**Exercise objective**
Entries follow. Set all of them down as they stand.

**Working data**

^^^^

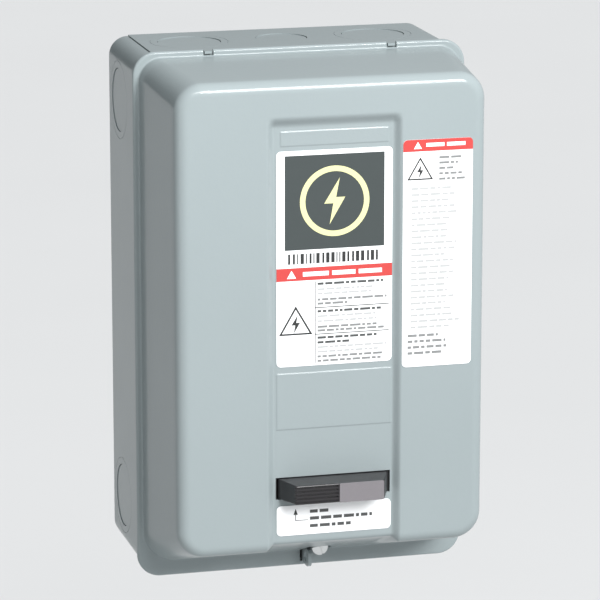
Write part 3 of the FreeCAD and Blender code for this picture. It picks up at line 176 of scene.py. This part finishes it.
def tint(colour, factor):
    return tuple(min(1.0, channel * factor) for channel in colour[:3]) + (1.0,)


def enamel():
    """Baked grey enamel: faint orange peel, slow colour drift, a few dull handling marks."""
    n = Nodes("grey_enamel")
    base = printed_tone(168, 179, 181)
    drift = n.noise(9, 4)
    specks = n.noise(700, 2, 0.7)
    colour = n.mix(drift, tint(base, 0.96), tint(base, 1.04))
    colour = n.mix(n.ramp(specks, 0.0, 0.10), colour, tint(base, 0.9))
    peel = n.bump(n.noise(420, 2, 0.4), 0.10, 0.0004)
    peel = n.bump(n.noise(1500, 2, 0.5), 0.05, 0.0002, peel)
    n.set(Base_Color=colour, Roughness=n.ramp(n.noise(25, 4), 0.26, 0.34), Normal=peel,
          Specular_IOR_Level=0.06, Coat_Weight=0.32, Coat_Roughness=0.10)
    return n.material


def print_film(name, colour, rough=0.42):
    """Ink or white film with a very slight unevenness."""
    n = Nodes(name)
    wash = n.noise(160, 3)
    n.set(Base_Color=n.mix(wash, tint(colour, 0.97), tint(colour, 1.02)),
          Roughness=n.ramp(n.noise(300, 2), rough - 0.04, rough + 0.04),
          Normal=n.bump(n.noise(900, 2), 0.03, 0.0001))
    return n.material


def moulded(name, colour, rough=0.5, grain=1400, strength=0.18, speck=0.12):
    """Moulded plastic or phenolic with a fine eroded texture."""
    n = Nodes(name)
    mottle = n.noise(grain * 0.3, 4, 0.6)
    n.set(Base_Color=n.mix(mottle, tint(colour, 1 - speck), tint(colour, 1 + speck)),
          Roughness=n.ramp(n.noise(grain * 0.1, 3), rough - 0.07, rough + 0.07),
          Normal=n.bump(n.noise(grain, 3, 0.6), strength, 0.0002))
    return n.material


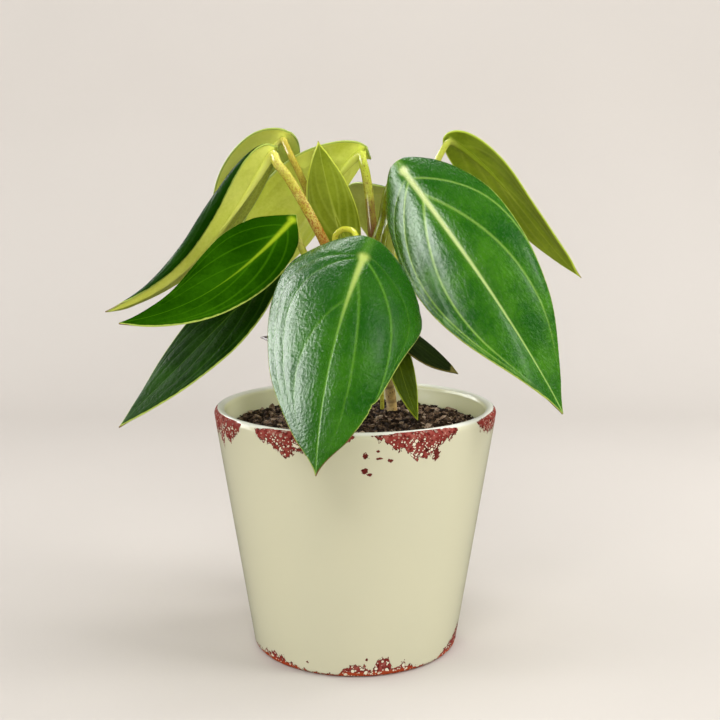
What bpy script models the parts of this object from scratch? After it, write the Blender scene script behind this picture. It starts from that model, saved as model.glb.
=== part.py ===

^^^^

**Exercise answer**
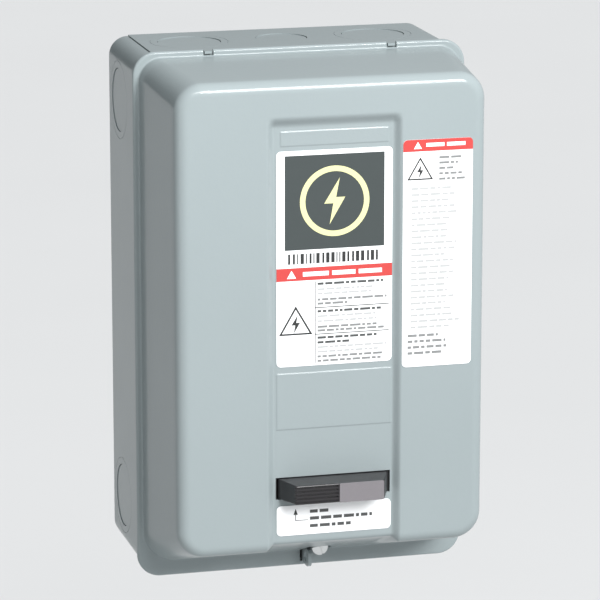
Write part 3 of the FreeCAD and Blender code for this picture. It picks up at line 176 of scene.py. This part finishes it.
def tint(colour, factor):
    return tuple(min(1.0, channel * factor) for channel in colour[:3]) + (1.0,)


def enamel():
    """Baked grey enamel: faint orange peel, slow colour drift, a few dull handling marks."""
    n = Nodes("grey_enamel")
    base = printed_tone(168, 179, 181)
    drift = n.noise(9, 4)
    specks = n.noise(700, 2, 0.7)
    colour = n.mix(drift, tint(base, 0.96), tint(base, 1.04))
    colour = n.mix(n.ramp(specks, 0.0, 0.10), colour, tint(base, 0.9))
    peel = n.bump(n.noise(420, 2, 0.4), 0.10, 0.0004)
    peel = n.bump(n.noise(1500, 2, 0.5), 0.05, 0.0002, peel)
    n.set(Base_Color=colour, Roughness=n.ramp(n.noise(25, 4), 0.26, 0.34), Normal=peel,
          Specular_IOR_Level=0.06, Coat_Weight=0.32, Coat_Roughness=0.10)
    return n.material


def print_film(name, colour, rough=0.42):
    """Ink or white film with a very slight unevenness."""
    n = Nodes(name)
    wash = n.noise(160, 3)
    n.set(Base_Color=n.mix(wash, tint(colour, 0.97), tint(colour, 1.02)),
          Roughness=n.ramp(n.noise(300, 2), rough - 0.04, rough + 0.04),
          Normal=n.bump(n.noise(900, 2), 0.03, 0.0001))
    return n.material


def moulded(name, colour, rough=0.5, grain=1400, strength=0.18, speck=0.12):
    """Moulded plastic or phenolic with a fine eroded texture."""
    n = Nodes(name)
    mottle = n.noise(grain * 0.3, 4, 0.6)
    n.set(Base_Color=n.mix(mottle, tint(colour, 1 - speck), tint(colour, 1 + speck)),
          Roughness=n.ramp(n.noise(grain * 0.1, 3), rough - 0.07, rough + 0.07),
          Normal=n.bump(n.noise(grain, 3, 0.6), strength, 0.0002))
    return n.material


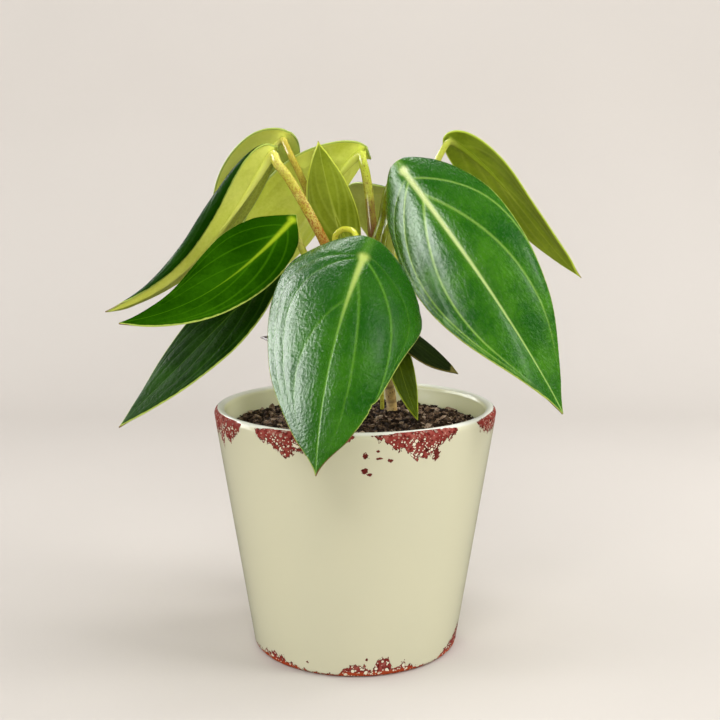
What bpy script models the parts of this object from scratch? After it, write the Blender scene script behind this picture. It starts from that model, saved as model.glb.
=== part.py ===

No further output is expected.